Ich sehe mich als Realistin, das würden andere sicherlich in Frage stellen. Meine Mutter ist eine unermüdliche Optimistin, die nie aufhört daran zu glauben, dass wir wieder festen Boden unter den Füßen finden. Ich kann mir oft nicht vorstellen, dass sie das wirklich ernst meint. Aber was soll sie auch Anderes sagen? Wenn wir beide den Kopf hängen lassen, bringt es uns ja auch nicht weiter. Es stört mich manchmal, wenn meine Mutter sagt: „Alles wird irgendwann gut!“, weil ich dann das Gefühl hab, dass sie damit die Probleme klein redet.
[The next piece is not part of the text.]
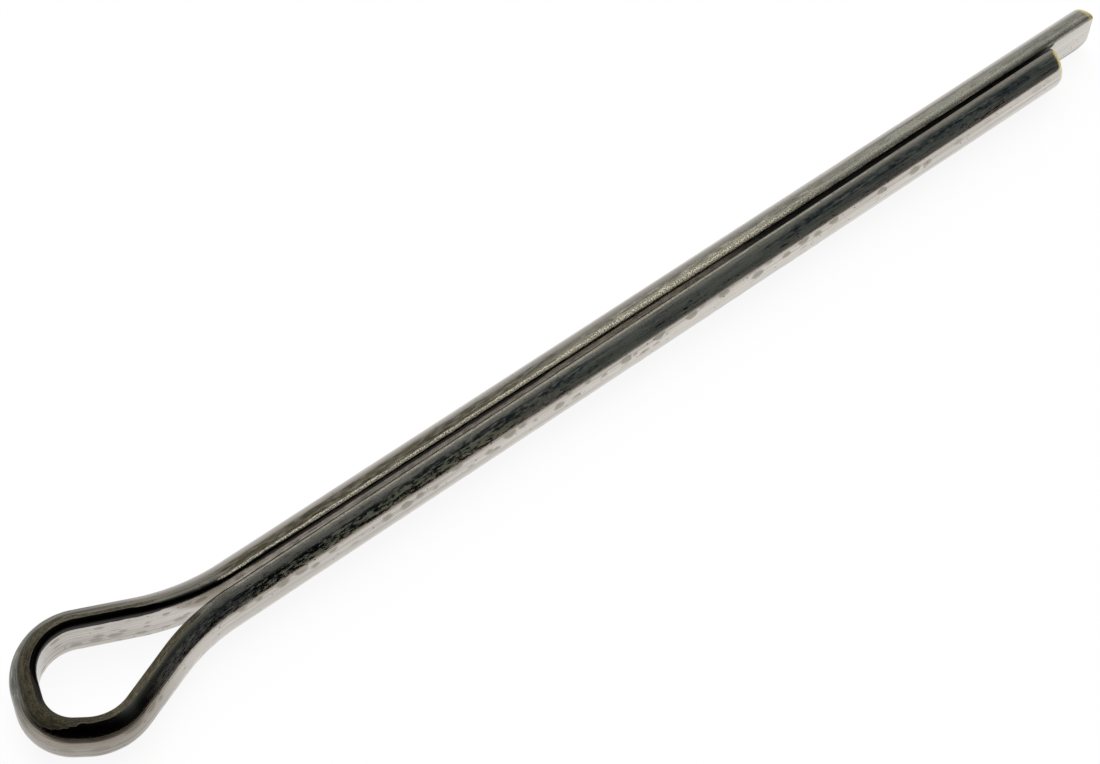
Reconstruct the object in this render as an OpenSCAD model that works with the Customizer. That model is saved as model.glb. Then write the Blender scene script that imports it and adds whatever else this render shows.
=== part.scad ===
// Cotter pin (split pin) bent from one length of half-round steel wire.
//
// The wire is folded back on itself with its flat side inwards. The two half-round legs
// lie side by side and make a round shank, and the fold between them is an eye.
//
// X runs along the shank from the eye to the tips, Y runs across the two legs, and Z is up
// when the pin lies on its side. The origin is on the shank's axis, where the shank starts.
// All sizes are in millimetres.

/* [Shank] */
// Diameter across the two legs, gauged at the middle of the shank
shank_d = 3.8; // [2.2:0.1:6.4]
// Length of the short leg, from the start of the shank to its tip
short_leg_len = 67.2; // [40:0.1:120]
// How far the long leg reaches past the short one
overhang = 3.9; // [0:0.1:12]
// Gap between the flats at the start of the shank
neck_gap = 0.48; // [0.2:0.01:0.9]
// Gap between the flats at the tip of the short leg
tip_gap = 0.18; // [0.02:0.01:0.9]

/* [Wire] */
// Radius of the two long corners beside the flat
corner_r = 0.35; // [0.1:0.01:0.42]
// Radius of the rounded edge around the long leg's cut end
long_tip_round = 0.36; // [0.1:0.01:0.6]
// Radius of the rounded edge around the short leg's cut end
short_tip_round = 0.68; // [0.1:0.01:0.8]

/* [Eye] */
// Inside length of the eye, from the start of the shank to the far side of the fold
eye_len = 14.0; // [12:0.1:18]
// Inside width of the eye on the long leg's side of the axis
eye_half_long = 3.35; // [2.6:0.05:4.2]
// Inside width of the eye on the short leg's side of the axis
eye_half_short = 2.75; // [2.3:0.05:3.6]
// Inside radius of the bend on the long leg's side
long_bend_r = 2.85; // [2:0.05:3.2]
// How far the bend on the long leg's side stops short of the eye's end
long_bend_setback = 0.35; // [0.1:0.05:0.6]
// Inside radius of the tighter bend at the eye's end
end_bend_r = 1.9; // [1.2:0.05:2.1]
// How far the centre of that bend lies from the axis, towards the short leg
end_bend_offset = 0.25; // [0:0.05:0.4]
// Inside radius of the bend on the short leg's side
short_bend_r = 2.95; // [2:0.05:3.2]
// How far the bend on the short leg's side stops short of the eye's end
short_bend_setback = 0.15; // [0.1:0.05:0.4]

/* [Neck] */
// How far behind the start of the shank the eye's arm meets the long leg's line
arm_root = 3.2; // [2.4:0.1:4]
// How much nearer to the eye the other arm meets the short leg's line
short_arm_lag = 0.53; // [0:0.01:1.2]
// Radius, at the flat, of the bend that rounds the long leg into its arm
long_neck_r = 15.2; // [10:0.1:20]
// Radius, at the flat, of the bend that rounds the short leg into its arm
short_neck_r = 14.5; // [10:0.1:20]

/* [Hidden] */

steel = [0.47, 0.46, 0.44];
round_fn = 96;
LEFT = 1;
RIGHT = -1;

wire_r = shank_d / 2;
long_leg_len = short_leg_len + overhang;

// Each leg leans in by this angle, so that the gap narrows from the neck to the tips.
lean = atan((neck_gap - tip_gap) / 2 / short_leg_len);

// The arcs of both legs are centred on the shank's axis at its middle, so each flat is set
// back from the centre of its arc by half of the gap there.
flat_setback = (neck_gap + tip_gap) / 4;

// A tip's rounded edge meets the sides at a clean line, with its circle this far inside them.
tip_lap = 0.03;

// Centre of a long corner's rounding, measured from the flat and from the middle plane.
corner_out = corner_r;
corner_up = sqrt(pow(wire_r - corner_r, 2) - pow(flat_setback + corner_r, 2));

// ---- The route of the flat -------------------------------------------------------------
// The flat follows straight runs and arcs. Each bend is a circle, listed in the order in
// which the wire meets it from the long leg to the short one: [centre, radius, side that the
// wire turns to]. Straight runs join the circles as common tangents.

function unit(a) = [cos(a), sin(a)];
function to_left(a) = [-sin(a), cos(a)];

// Heading of the straight run from bend a to bend b
function run_heading(a, b) =
    let (apart = b[0] - a[0])
    atan2(apart[1], apart[0]) - asin((b[2] * b[1] - a[2] * a[1]) / norm(apart));

// Length of the straight run from bend a to bend b
function run_length(a, b) =
    let (h = run_heading(a, b))
    (b[0] - a[0]) * unit(h);

// A turn from heading h0 to heading h1, brought to between -180 and 180 degrees
function turn(h0, h1) =
    let (t = h1 - h0)
    t > 180 ? t - 360 : t < -180 ? t + 360 : t;

// How far each end of a bend of radius r lies from the point where the lines it joins meet
function setback(r, turned) = r * tan(abs(turned) / 2);

long_heading = 180 - lean;
short_heading = lean;

EYE_BENDS = [
    [[-eye_len + long_bend_setback + long_bend_r, eye_half_long - long_bend_r], long_bend_r, LEFT],
    [[-eye_len + end_bend_r, -end_bend_offset], end_bend_r, LEFT],
    [[-eye_len + short_bend_setback + short_bend_r, short_bend_r - eye_half_short], short_bend_r, LEFT]
];

// The neck's bends round the corners between the legs' lines and the arms, so a change of
// their radius leaves the arms and the eye as they are.
long_root = [0, neck_gap / 2] + arm_root * unit(long_heading);
long_arm_heading = run_heading([long_root, 0, RIGHT], EYE_BENDS[0]);
long_setback = setback(long_neck_r, turn(long_heading, long_arm_heading));
long_neck = long_root - long_setback * unit(long_heading);

short_root = [0, -neck_gap / 2] - (arm_root + short_arm_lag) * unit(short_heading);
short_arm_heading = run_heading(EYE_BENDS[2], [short_root, 0, RIGHT]);
short_setback = setback(short_neck_r, turn(short_arm_heading, short_heading));
short_neck = short_root + short_setback * unit(short_heading);

BENDS = concat(
    [[long_neck - long_neck_r * to_left(long_heading), long_neck_r, RIGHT]],
    EYE_BENDS,
    [[short_neck - short_neck_r * to_left(short_heading), short_neck_r, RIGHT]]
);

// Straight lengths of the legs, from the neck's bends to the tips
long_straight = long_leg_len + arm_root - long_setback;
short_straight = short_leg_len + arm_root + short_arm_lag - short_setback;

LAST = len(BENDS) - 1;
HEADINGS = [
    long_heading,
    for (i = [0 : LAST - 1]) run_heading(BENDS[i], BENDS[i + 1]),
    short_heading
];
RUNS = [for (i = [0 : LAST - 1]) run_length(BENDS[i], BENDS[i + 1])];

// A number kept to six significant digits
function six_digits(v) =
    let (k = pow(10, 5 - floor(ln(max(abs(v), 1e-9)) / ln(10))))
    round(v * k) / k;

// The angle nearest to a whose sine and cosine, kept to six digits, still make a unit vector,
// so that lengths of wire turned by it meet face to face
function clean_angle(a, step = 0) =
    is_clean(a + step) ? a + step
    : is_clean(a - step) ? a - step
    : clean_angle(a, step + 0.0001);
function is_clean(a) = abs(norm([six_digits(cos(a)), six_digits(sin(a))]) - 1) < 2e-9;

// The turn made by each bend. Each makes up for what the turns before it were rounded by.
function turns_from(heading, i = 0) =
    i > LAST ? []
    : let (t = clean_angle(turn(heading, HEADINGS[i + 1])))
      concat([t], turns_from(heading + t, i + 1));
TURNS = turns_from(long_heading);

// ---- The wire's section ----------------------------------------------------------------

// Half-round section. The flat lies on x = 0 and the arc is on the side of positive x.
module wire_section() {
    reach = wire_r - corner_r;
    touch_x = wire_r * (flat_setback + corner_r) / reach - flat_setback;
    touch_y = wire_r * corner_up / reach;
    difference() {
        translate([-flat_setback, 0])
            circle(r = wire_r, $fn = round_fn);
        translate([-2 * wire_r, -wire_r])
            square([2 * wire_r, 2 * wire_r]);
        for (side = [-1, 1])
            polygon([
                [-corner_r, side * corner_up],
                [0, side * corner_up],
                [touch_x, side * touch_y],
                [touch_x, side * 2 * wire_r],
                [-corner_r, side * 2 * wire_r]
            ]);
    }
    for (side = [-1, 1])
        translate([corner_out, side * corner_up])
            circle(r = corner_r, $fn = round_fn);
}

// ---- Lengths of wire -------------------------------------------------------------------
// Each piece starts at the origin and heads along X, with the flat on the plane y = 0 facing
// the left side, which is the inside of the fold.

module straight(length) {
    rotate([90, 0, 90])
        linear_extrude(height = length)
            mirror([1, 0])
                wire_section();
}

// A bend that turns the heading by a, to the left if a is positive. It is the part of a whole
// ring that lies ahead of the bend's first plane and behind its last.
module bend(r, a) {
    intersection() {
        ring(r, sign(a));
        ahead(r);
        after_bend(r, a)
            mirror([1, 0, 0])
                ahead(r);
    }
}

// The wire closed into a ring that passes the origin along X, turning to the given side
module ring(r, side) {
    translate([0, side * r, 0])
        rotate_extrude($fn = 2 * round_fn)
            translate([r, 0])
                scale([side, 1])
                    wire_section();
}

// The space ahead of the plane x = 0, far enough for a bend of radius r
module ahead(r) {
    far = 2 * r + 2 * shank_d;
    translate([0, -far, -shank_d])
        cube([far, 2 * far, 2 * shank_d]);
}

// Carries its children to the far end of a bend
module after_bend(r, a) {
    side = sign(a);
    translate([0, side * r, 0])
        rotate([0, 0, a])
            translate([0, -side * r, 0])
                children();
}

// A straight run that ends in a cut tip, with the edge around the cut rounded to radius edge
module tipped_leg(length, edge) {
    intersection() {
        straight(length);
        tip_envelope(length, edge);
    }
}

// Everything inside the rounding of the tip: a round nose for the arc and a round front
// edge for the flat
module tip_envelope(length, edge) {
    nose_r = wire_r + tip_lap;
    intersection() {
        translate([0, flat_setback, 0])
            rotate([0, 90, 0])
                rotate_extrude($fn = round_fn)
                    nose_outline(length, edge, nose_r);
        translate([0, 0, -2 * wire_r])
            linear_extrude(height = 4 * wire_r)
                mirror([1, -1])
                    nose_outline(length, edge, tip_lap, 3 * wire_r);
    }
}

// Outline from x = -back to x = front and from y = -1 to y = length, with its front top
// corner rounded to radius edge
module nose_outline(length, edge, front, back = 0) {
    translate([-back, -1])
        square([back + front, length + 1 - edge]);
    translate([-back, 0])
        square([back + front - edge, length]);
    translate([front - edge, length - edge])
        intersection() {
            circle(r = edge, $fn = round_fn);
            square(edge);
        }
}

// Lays the wire from bend i to the short leg's tip
module lay_wire(i = 0) {
    bend(BENDS[i][1], TURNS[i]);
    after_bend(BENDS[i][1], TURNS[i]) {
        if (i < LAST) {
            straight(RUNS[i]);
            translate([RUNS[i], 0, 0])
                lay_wire(i + 1);
        } else {
            tipped_leg(short_straight, short_tip_round);
        }
    }
}

module cotter_pin() {
    color(steel)
        translate([long_neck[0], long_neck[1], 0])
            rotate([0, 0, long_heading]) {
                mirror([1, 0, 0])
                    tipped_leg(long_straight, long_tip_round);
                lay_wire();
            }
}

cotter_pin();
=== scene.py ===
"""Cotter pin: the looks of a split pin bent from one length of half-round drawn steel wire.

The wire's section is spun as an outline of edges. The mesh is laid in the order in which the
wire is bent, from the long leg's tip round the eye to the short leg's tip: straight lengths
are extruded, bends are spun, and each cut tip is closed over its rounded edge. Shallow dents
and waves are pressed into the finished skin. Its places along and around the wire, and how
strongly each kind of wear, painted shade and painted highlight shows there, are kept for
the steel's pattern.

Lengths are in millimetres until the mesh is finished, and metres after that.
"""

import logging
import math
import random
from collections.abc import Iterable, Sequence
from dataclasses import dataclass, field
from enum import Enum
from functools import partial, reduce
from itertools import accumulate

import bmesh
import bpy
from bmesh.types import BMEdge, BMesh, BMVert
from bpy.types import Material, Node, NodeSocket, NodeTree, Object
from mathutils import Matrix, Vector, noise


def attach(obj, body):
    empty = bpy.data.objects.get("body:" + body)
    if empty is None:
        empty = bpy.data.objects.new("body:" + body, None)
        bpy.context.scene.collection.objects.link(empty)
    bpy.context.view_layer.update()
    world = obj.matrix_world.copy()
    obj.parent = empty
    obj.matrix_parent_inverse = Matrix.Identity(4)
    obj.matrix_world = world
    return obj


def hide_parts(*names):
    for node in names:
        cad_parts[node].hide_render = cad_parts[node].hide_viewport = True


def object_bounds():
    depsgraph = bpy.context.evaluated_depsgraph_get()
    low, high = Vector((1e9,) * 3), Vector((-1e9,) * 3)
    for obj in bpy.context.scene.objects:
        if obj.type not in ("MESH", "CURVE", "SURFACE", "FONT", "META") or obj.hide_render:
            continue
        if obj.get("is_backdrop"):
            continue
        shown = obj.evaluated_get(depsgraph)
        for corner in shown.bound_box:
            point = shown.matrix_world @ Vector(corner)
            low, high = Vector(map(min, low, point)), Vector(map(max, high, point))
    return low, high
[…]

Aber ich weiß, dass es wichtig ist, das manchmal zu hören und zu wissen, dass es zumindest eine Person gibt, die nicht aufgibt. Es tut mir aber auch für sie furchtbar leid, dass sie versuchen muss sich so stark zu geben und ich frage mich, wie lange das ein Mensch aushalten kann. Wobei ich gelernt habe, dass man viel mehr aushalten kann, als man eigentlich für möglich hält, wenn es keine Alternative gibt. Meine Mutter behauptet, dass man daran wächst, wenn man schwierige Zeiten durchlebt und meistert. Mit allen Erfahrungen, die ich in meinem Leben gemacht habe, fühlt es sich für mich so an, als ob mich das ganze Elend immer mehr schwächt und mir das Leben ausquetscht.
Das Wohnprojekt, das wir auf die Beine stellen möchten, ist noch ein möglicher offener Weg, wenn auch noch weit entfernt. Ich traue mich noch nicht zu hoffen, dass es wirklich klappt. Aber der Optimismus von meiner Mutter reicht dafür für zwei.